While keeping the memory requirement as low as you can, is there room for more imagery in apps?
The V&A calendar app is a great example of a brand that has brought its design pedigree to the aesthetics of the interface.
The immersive power of the app
This range of additional apps, aside from the many games available, is variously promoted within LINE. This is very effective at giving the instant impression of being in a place where the user can spend a lot of time.
Looking at all these additional features (which are often simply links back to the app store to download further apps), it could be said that with recent focus on responsive design and web apps, some may have forgotten the immersive power of the app.
As we move towards mobile-first and mobile-only consumers (already the case in some Asian countries), it's important to be able to colonise a phone’s desktop and keep the user interested, even when internet connection can’t be relied on.
Ok, it’s fairly obvious to say that apps are immersive, and for gaming and communication it’s clear that only apps are appropriate.
But, I think there may be lessons here for any organisation with multiple apps in the app store.

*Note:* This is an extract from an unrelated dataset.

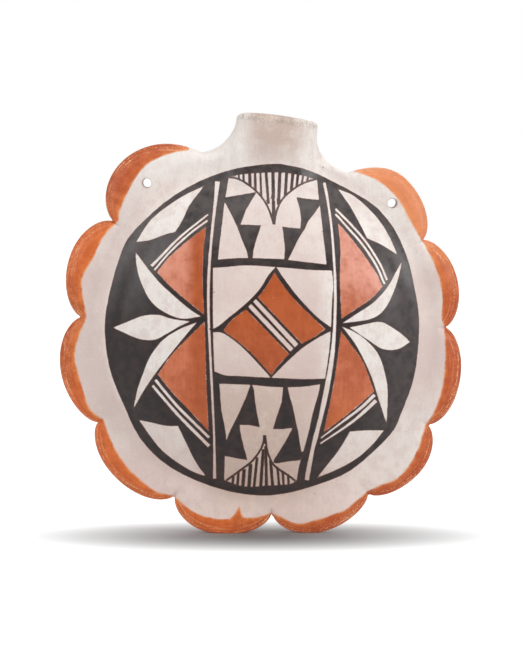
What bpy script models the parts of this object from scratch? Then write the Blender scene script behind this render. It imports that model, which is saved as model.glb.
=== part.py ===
"""Pottery canteen: a flat round water bottle of fired clay with a scalloped rim and a short neck.

It is made the way a potter builds it. Two shallow bowls meet rim to rim and hold the water. A
coil laid round their seam is flattened into a flange and pinched into ten lobes, two of which
are pierced for the carrying cord. The neck sits astride the seam at the top, where the coil
stops on either side of it. The canteen stands on its two lowest lobes with its front to -Y, and
the middle of its footprint is the origin. Lengths are in metres, and angles run from +X
towards +Z, seen from the front.
"""
import math

import bmesh
import bpy
from mathutils import Matrix, Vector

# Bowls, whose seam lies inside the flange
RIM_RADIUS = 0.0888
FLANGE_WIDTH = 0.0208
BOWL_RADIUS = RIM_RADIUS - FLANGE_WIDTH
BOWL_WALL = 0.005
FRONT_DEPTH = 0.028
BACK_DEPTH = 0.026
BACK_RING_WIDTH = 0.042
BACK_FLAT_RADIUS = BOWL_RADIUS - BACK_RING_WIDTH
BOWL_FULLNESS = 2.2
BOWL_SEGMENTS = 64
BOWL_ROWS = 9

# Scalloped rim
LOBE_DEPTH = 0.0100
FLANGE_ROOT_WIDTH = 0.0055
FLANGE_ROOT_RADIUS = BOWL_RADIUS + FLANGE_ROOT_WIDTH
FLANGE_HALF_THICKNESS = 0.0065
FLANGE_EDGE_FULLNESS = 3.0
FILLET_WIDTH = 0.012
FILLET_INNER_RADIUS = FLANGE_ROOT_RADIUS - FILLET_WIDTH
FILLET_LAP = 0.0008
FOOT_WEAR = 0.0007
NOTCH_SHARPNESS = 0.6
SHOULDER_SHARPNESS = 1.1
PINCH_SHARE = 0.25
HALF_LOBE_STEPS = 6
FLANGE_STEP_SHARES = (0.35, 0.65, 0.84, 0.95)

# The rim's lobes from the left of the neck round to its right: the angle of each crown, and how
# far it swells past the rim radius, in lobe depths
CROWN_SHARES = (
    (127.5, 0.47),
    (157.0, -0.12),
    (193.0, -0.12),
    (226.0, 0.02),
    (255.0, 0.06),
    (287.0, 0.14),
    (317.0, 0.20),
    (341.0, -0.15),
    (375.5, -0.29),
    (407.0, 0.01),
)

# Where the lobes end: the left shoulder of the neck, the nine notches and the right shoulder,
# each with its angle and how far it lies inside the rim radius, in lobe depths
NOTCH_SHARES = (
    (107.8, 0.93),
    (143.4, 1.10),
    (175.5, 1.25),
    (209.0, 0.89),
    (242.2, 0.96),
    (272.9, 1.10),
    (302.9, 0.60),
    (330.7, 0.77),
    (361.3, 1.12),
    (389.7, 1.05),
    (422.3, 1.28),
)
FOOT_LOBES = (4, 5)

# Cord holes
CORD_HOLE_RADIUS = 0.0019
LEFT_CORD_HOLE_INSET = 0.0092
LEFT_CORD_HOLE_OUT = RIM_RADIUS - LEFT_CORD_HOLE_INSET
LEFT_CORD_HOLE_ANGLE = 127.6
RIGHT_CORD_HOLE_INSET = 0.0114
RIGHT_CORD_HOLE_OUT = RIM_RADIUS - RIGHT_CORD_HOLE_INSET
RIGHT_CORD_HOLE_ANGLE = 44.8
CORD_HOLE_SEGMENTS = 16

# Neck
NECK_ANGLE = 85.3
NECK_HALF_WIDTH = 0.0172
NECK_HALF_DEPTH = 0.0168
NECK_ROOT_LAP = 0.008
NECK_ROOT_HEIGHT = BOWL_RADIUS - NECK_ROOT_LAP
NECK_RISE = 0.0306
NECK_LIP_HEIGHT = NECK_ROOT_HEIGHT + NECK_RISE
NECK_LIP_ROUND = 0.0016
NECK_LIP_SLOPE = 0.045
THROAT_RADIUS = 0.009
MOUTH_RADIUS = 0.0118
MOUTH_DEPTH = 0.0126
MOUTH_BOTTOM_HEIGHT = NECK_LIP_HEIGHT - MOUTH_DEPTH
MOUTH_TAPER_DEPTH = 0.010
THROAT_TOP_HEIGHT = MOUTH_BOTTOM_HEIGHT - MOUTH_TAPER_DEPTH
NECK_SEGMENTS = 40
LIP_STEPS = 3

# The neck's cross sections from its root to the start of its lip. Each row has the height between
# the root and the lip, the sideways shift in half widths, the half width and the half depth
NECK_SECTION_SHARES = (
    (0.00, -0.10, 1.45, 0.73),
    (0.20, -0.12, 1.52, 0.76),
    (0.36, -0.15, 1.56, 0.79),
    (0.44, -0.18, 1.44, 0.82),
    (0.52, -0.16, 1.27, 0.86),
    (0.60, -0.13, 1.15, 0.90),
    (0.70, -0.10, 1.07, 0.94),
    (0.84, -0.06, 1.01, 0.98),
)

# Fits
CLEARANCE = 0.0003
OVERRUN = 0.004
SMOOTH_ANGLE = 35.0

# Clay colours: red, green and blue with the roughness
CREAM_SLIP = ((0.76, 0.68, 0.63), 0.62)
PINK_SLIP = ((0.72, 0.62, 0.57), 0.66)
BARE_CLAY = ((0.66, 0.56, 0.48), 0.75)
ORANGE_PAINT = ((0.60, 0.22, 0.09), 0.64)


def clay_material(name, finish):
    """A dull fired-clay material."""
    colour, roughness = finish
    material = bpy.data.materials.new(name)
    material.use_nodes = True
    shader = material.node_tree.nodes["Principled BSDF"]
    shader.inputs["Base Color"].default_value = (*colour, 1.0)
    shader.inputs["Roughness"].default_value = roughness
    shader.inputs["Metallic"].default_value = 0.0
    return material


def add_object(name, bm, material=None):
    """Turn a bmesh into a scene object with its faces pointing out."""
    bmesh.ops.recalc_face_normals(bm, faces=bm.faces)
    mesh = bpy.data.meshes.new(name)
    bm.to_mesh(mesh)
    bm.free()
    obj = bpy.data.objects.new(name, mesh)
    bpy.context.scene.collection.objects.link(obj)
    if material:
        mesh.materials.append(material)
        mesh.shade_smooth()
        mesh.set_sharp_from_angle(angle=math.radians(SMOOTH_ANGLE))
    return obj


def mark_cutter(obj):
    """Keep a cutter out of the finished object."""
    obj.hide_render = True
    obj.display_type = "WIRE"
    return obj


def add_boolean(obj, other, operation="DIFFERENCE"):
    """Cut or join one object with another."""
    modifier = obj.modifiers.new(f"{operation.lower()}_{other.name}", "BOOLEAN")
    modifier.operation = operation
    modifier.object = other
    modifier.solver = "EXACT"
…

Are they as universal as they could be? Do they all link back to their brothers and sisters in the app store?
Just looking through apps on my iPhone, I find that the BBC News app doesn’t list other BBC apps that can be downloaded. Surely this would increase downloads and wouldn’t affect app performance?
Do you have consistent and engaging branding across all apps? It’s tempting to give an app its own look and feel for a specific event or product, but will this help in the long run?
As a lot of early adopters of apps have used agencies for what felt like standalone projects, there are companies out there with a suite of apps that don’t sit together as a set of products, and don’t tie together with each interesting the user.